Sono folle raccolte in processioni diverse, numericamente e qualitativamente. Nella continuità di quel gesto tempi e culture diverse declinano scenari incomparabili: le processioni impossibili dei luoghi a sparuta minoranza cristiana (come quelli di don Santoro) danno la mano a espressioni di fede vivaci e cariche di ambiguità pagana, rimbalzano nelle piccole frazioni di un Appennino disabitato con tanto di campanile muto e traversano le città dove, accanto a una parrocchia che esce per strada con centinaia di bambini festosi, ne esiste un’altra, tutta di anziani che a fatica raggiungono le panche di chiesa. Basiliche semideserte e piazze piene come nelle giornate mondiali: da dove osservare con verità questo popolo? Un amico monaco, appena trapiantato dalla Toscana al Brasile, mi scrive: «Come cambiano le misure delle cose quando si esce appena un po’ da parametri consolidati e consumati!».
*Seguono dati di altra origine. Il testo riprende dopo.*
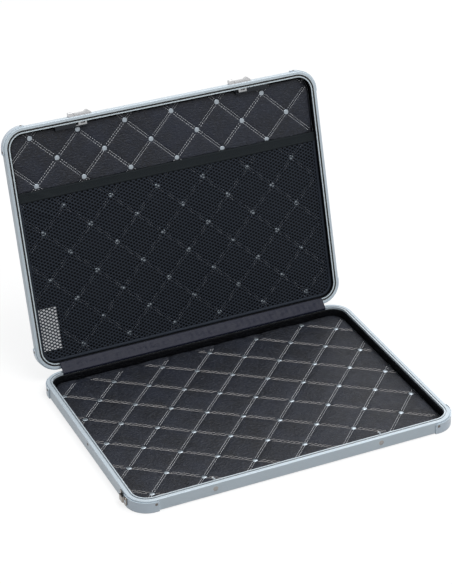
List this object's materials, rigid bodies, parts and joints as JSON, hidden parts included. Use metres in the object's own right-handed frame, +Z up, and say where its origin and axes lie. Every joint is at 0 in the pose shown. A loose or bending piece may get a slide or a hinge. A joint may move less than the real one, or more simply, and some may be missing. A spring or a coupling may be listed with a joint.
{
  "type": "laptop hard case",
  "caption": "Slim aluminium-framed hard case for a laptop, with a quilted lining, a net pocket in the hinged lid and sliding latches over strike hooks.",
  "frame": {"origin": "centre of the base panel's underside", "axes": "+X to the right along the front, +Y to the hinge side, +Z up"},
  "size_m": [0.4088, 0.385, 0.3058],
  "materials": {
    "frame": "satin anodised extrusion",
    "panel": "satin anodised sheet",
    "cap": "satin anodised pressing",
    "rivet": "dull blind rivet",
    "bright_rivet": "polished head",
    "lining": "quilted leatherette",
    "seal": "black moulded seal",
    "hook": "bright plated steel",
    "loop": "plated steel",
    "strip": "satin tape",
    "hinge": "plain steel",
    "net": "open knitted mesh",
    "band": "woven elastic",
    "label": "plain white cloth",
    "housing": "moulded",
    "latch": "satin metal"
  },
  "bodies": {
    "base": {"base_frame": "frame", "base_panel": "panel", "base_floor_lining": "lining", "base_wall_lining": "lining", "base_cap_front_left": "cap", "base_cap_front_right": "cap", "base_cap_back_left": "cap", "base_cap_back_right": "cap", "base_cap_rivets": "rivet", "base_side_rivets": "rivet", "strike_left": "hook", "strike_right": "hook", "strike_rivets": "bright_rivet", "strap_loop_left": "loop", "strap_loop_right": "loop", "strap_loop_rivets": "rivet", "hinge_leaf_base": "hinge", "hinge_pin": "hinge", "hinge_rivets_base": "hinge", "hinge_strip": "strip"},
    "lid": {"lid_frame": "frame", "lid_panel": "panel", "lid_lining": "lining", "lid_wall_lining": "lining", "lid_gasket": "seal", "lid_cap_front_left": "cap", "lid_cap_front_right": "cap", "lid_cap_back_left": "cap", "lid_cap_back_right": "cap", "lid_cap_rivets": "rivet", "hinge_leaf_lid": "hinge", "hinge_rivets_lid": "hinge", "pocket_net": "net", "pocket_band": "band", "label_tag": "label", "latch_plate_left": "latch", "latch_plate_right": "latch", "latch_screws_left": "rivet", "latch_screws_right": "rivet", "latch_housing_left": "housing", "latch_housing_right": "housing", "latch_spring_left": "hook", "latch_spring_right": "hook"},
    "latch_slide_left": {"latch_thumb_left": "latch", "latch_bolt_left": "hook"},
    "latch_slide_right": {"latch_thumb_right": "latch", "latch_bolt_right": "hook"}
  },
  "joints": [
    {"name": "lid_hinge", "type": "hinge", "parent": "base", "child": "lid", "pos_m": [0, 0.1486, 0.01495], "axis": [1, 0, 0], "range_deg": [0, 105.1], "deforming": ["hinge_strip"]},
    {"name": "left_latch_slide", "type": "slide", "parent": "lid", "child": "latch_slide_left", "axis": [-1, 0, 0], "range_m": [0, 0.003], "stiffness_N_per_m": 150, "springref_m": -0.003, "deforming": ["latch_spring_left"]},
    {"name": "right_latch_slide", "type": "slide", "parent": "lid", "child": "latch_slide_right", "axis": [-1, 0, 0], "range_m": [0, 0.003], "stiffness_N_per_m": 150, "springref_m": -0.003, "deforming": ["latch_spring_right"]}
  ]
}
La Settimana Santa offre la possibilità di una comprensione profonda, al di là delle cifre e dei luoghi. Quale? Le pretese di Pietro, di Maria, dei discepoli sono state bruciate nella morte e risurrezione del Cristo, generando l’attesa che non delude. Le palme di domenica saranno bruciate e quella cenere ci sarà messa sul capo l’anno prossimo, nel primo mercoledì di quaresima. Il progredire personale e di popolo trova in questo simbolo il suo smacco e, insieme, la possibilità di un autentico senso da dare alla vita. Infatti, cosa dire di sensato e di duraturo senza misurarsi con la cenere? Come parlare di speranza senza questa misura? Manzoni, nel 5 Maggio esprime la pietà per la gloria infranta con la cifra tutta cristiana del «Dio che atterra e suscita, che affanna e che consola, sulla deserta coltrice accanto a lui posò». Siamo eternamente quella gente, quell’accozzaglia umana sbandata dalla pretesa vacillante poi miseramente delusa, rigenerata in popolo dell’attesa, capace di cogliere, nel fluire dei giorni, il misterioso e inevitabile consumarsi e crescere dell’amore: come il cero, che illumina spengendosi.